The seasons are transitioning and flocks of migrating songbirds are coming through Sacramento. Gorgeous cedar waxwings, with a stripe of yellow at their tail, and lovely mountain bluebirds gobble up winter berries.
These days, I’ve been spending a lot of time birdwatching, and working in my day job (as a freelance editor) with a client in the ecology field. He’s teaching me about cycles in water, about transitioning water from unhealthy to healthy, a process of cycling excess nutrients into a beneficial, balanced, ecosystem. It’s amazing science.
One of the signs that water is healthy is the prevalence of dragonflies. It might be cliche, but I have always loved them: a squirming larva born in water who emerges to metamorphosize. Folklore has it that when a person needs to find a new perspective they should call on the dragonfly spirit.
Folklore has it that when a person needs to find a new perspective they should call on the dragonfly spirit.
Transitions happen in other life too, of course; not just water. Everything moves from one form to another.
Nations change. As a country transitions from one built on invasion and enslavement to one that recognizes and embraces the value of life, there will be cycles; fits and starts, leaps forward and steps back, acknowledgements and denials, pain and healing.
Life itself is often called a cycle, and we all know that cycling is movement. As a beloved person transitions from life to death, Hospice guidelines say we are powerless except to let our loved one know we will be alright; to say whatever words of love and support we need to say; to give them permission to go.
My high-school friend Dave recently said goodbye to his wife, our friend, Michelle. He was her sole care provider as she deteriorated swiftly into the frozen exterior of ALS. She felt every itch, every pinch, every twinge, yet could not move. Finally, three years post-diagnosis, at age 51, her lungs were unable to inhale the oxygen she needed and she transitioned out of this life.
Transitions. Cycles. Movement. One of the reasons that this past year has been so challenging for so many people is that the world’s attention was focused on the lack of movement. Of course I mean the time spent in our residences away from friends and activities and the lack of travel. I also mean the lack of movement towards equal rights in our justice system that became evident to a larger spectrum of people than those who suffer it. It’s been a stressful time that sometimes descended into repulsive displays of self-absorption and selfishness and it’s time for a change.
I’ve been experiencing transitions of my own, of late. What does it mean to cycle into a new phase of womanhood, post-menopause? Beyond the physical changes, the wattle, the wild hairs, the waistline (what waistline?), might it mean that for the rest of my life, which actually might be nearly as long again as my memory of the past, that I am arriving somehow at who I have always been meant to be?

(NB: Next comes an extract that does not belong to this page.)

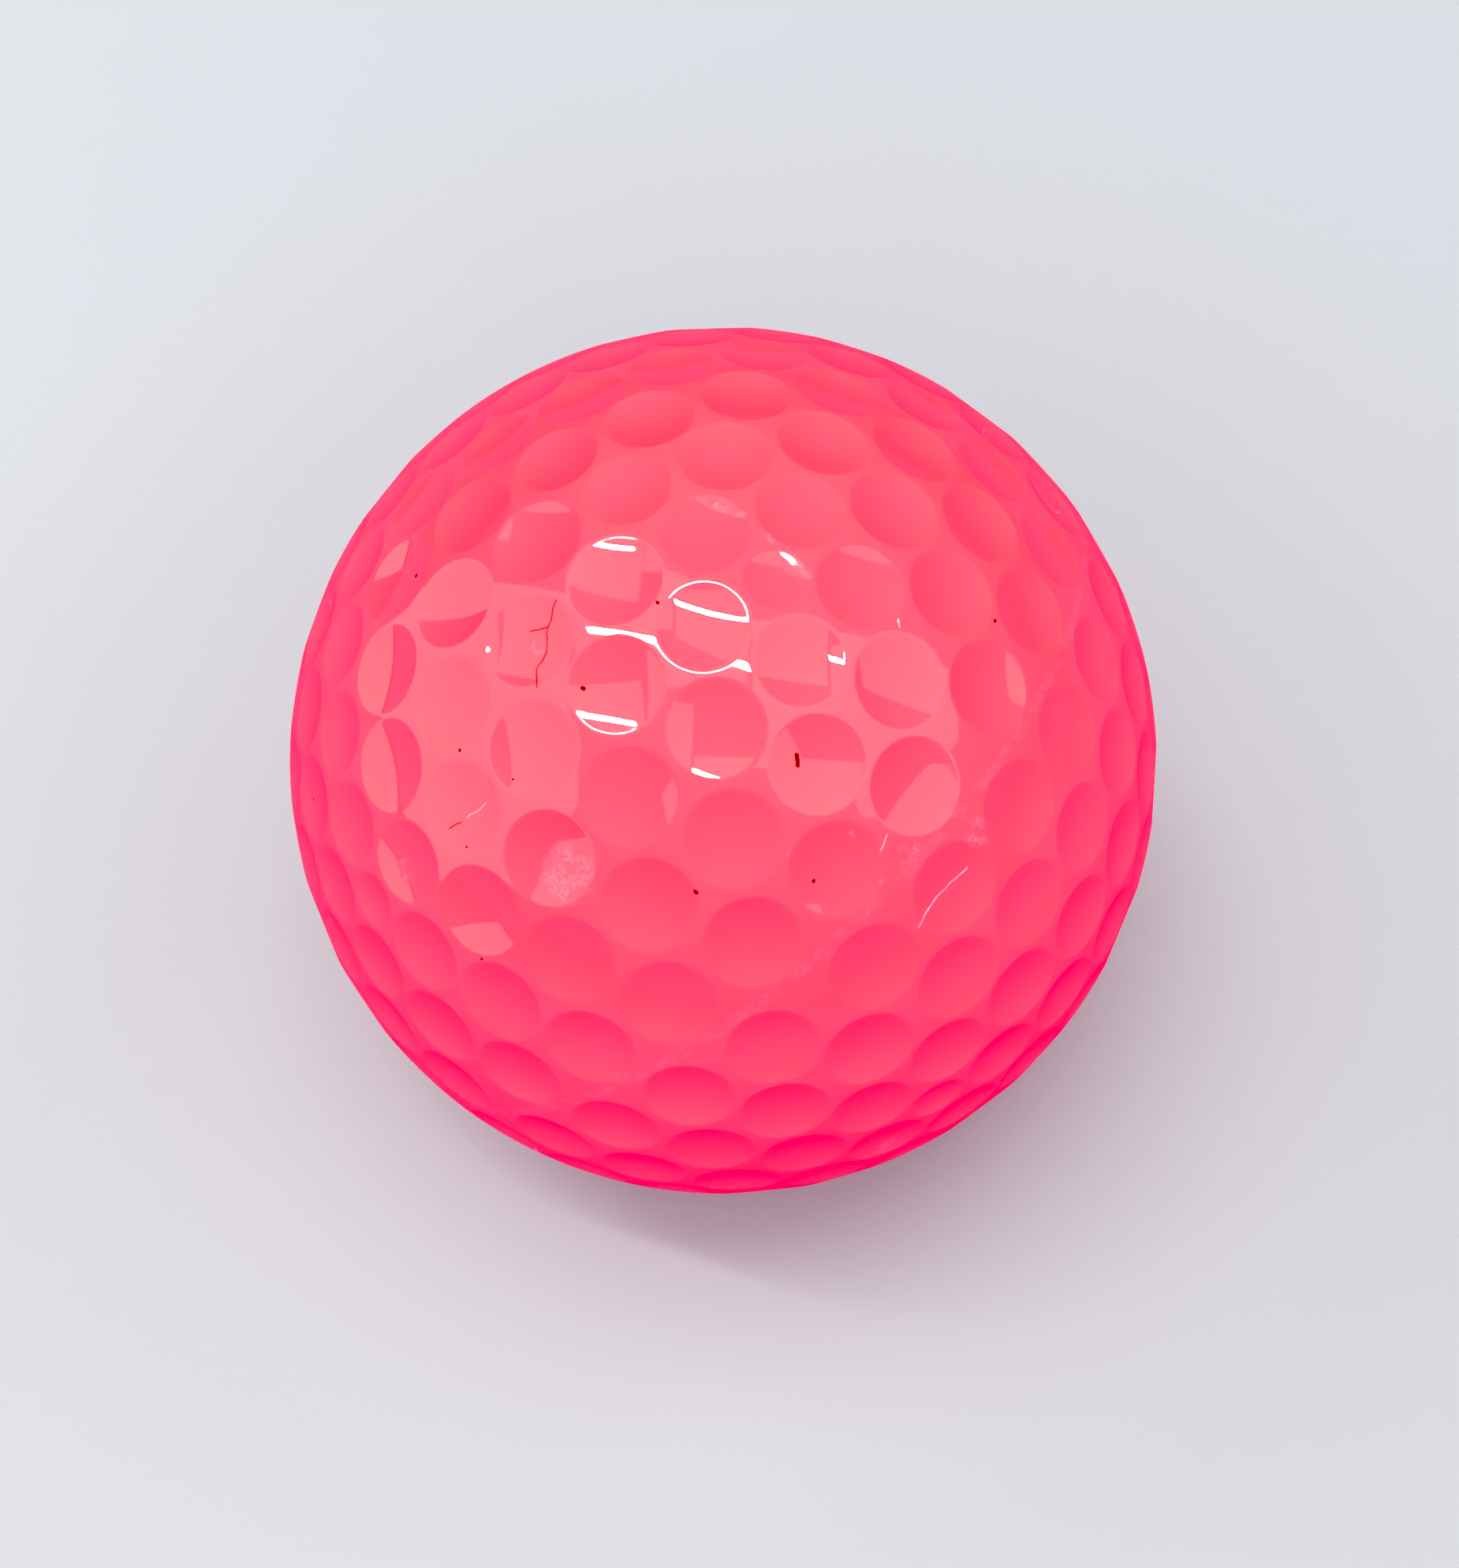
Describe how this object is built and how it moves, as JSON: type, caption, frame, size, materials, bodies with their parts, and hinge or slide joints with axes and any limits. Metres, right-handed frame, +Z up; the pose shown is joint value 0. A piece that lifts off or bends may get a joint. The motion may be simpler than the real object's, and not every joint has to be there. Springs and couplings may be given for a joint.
{
  "type": "golf ball",
  "caption": "Glossy neon pink golf ball: solid rubber core, ionomer mantle and a dimpled cover moulded in halves that meet at a plain band.",
  "frame": {"origin": "centre of the ball", "axes": "+Z up as the ball lies on the ground. The joint between the cover halves is the plane through the origin square to the pole direction (-0.64, 0.45, 0.62), which leans 51.55 degrees from +Z."},
  "size_m": [0.0426, 0.0426, 0.0426],
  "materials": {
    "cover": "high gloss clear coat over neon pink",
    "mantle": "as moulded",
    "core": "as moulded"
  },
  "bodies": {
    "root": {"cover_upper": "cover", "cover_lower": "cover", "mantle_upper": "mantle", "mantle_lower": "mantle", "core": "core"}
  },
  "joints": []
}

What does it mean to move into a different kind of mothering, empty nesting? When a laboring pregnant woman enters transition, her cervix rapidly expands, the baby is coming. The mother who accepts this, who surrenders, will suffer the least. This seems also true when the young adult enters a life with “Mama” at the periphery. I am still Mama, but I may be cycling into a healthier balanced ecosystem.
What does it mean to have a moving and changing sense of my role as daughter, wife, collaborator, friend? To move beyond self-imposed limitations? I wonder. So I’ve called on this dragonfly spirit.
How close the words “transition” and “transformation” are!
The last ten years have been eventful. As I stepped out of my role at Under the Gum Tree this past month, I felt grateful for the nutrition I received from the literally hundreds of writers, editors, and creative people I have had the opportunity to work with.
Like water, the dragonfly spirit would have me believe, I have in me the natural power to be as beautiful and clear as I want to be.
As I stepped out of my role at Under the Gum Tree this past month, I felt grateful for the nutrition I received from the literally hundreds of writers, editors, and creative people I have had the opportunity to work with.
I wish you fresh perspective, and great clarity of purpose.
Keep writing, revising, and telling your stories.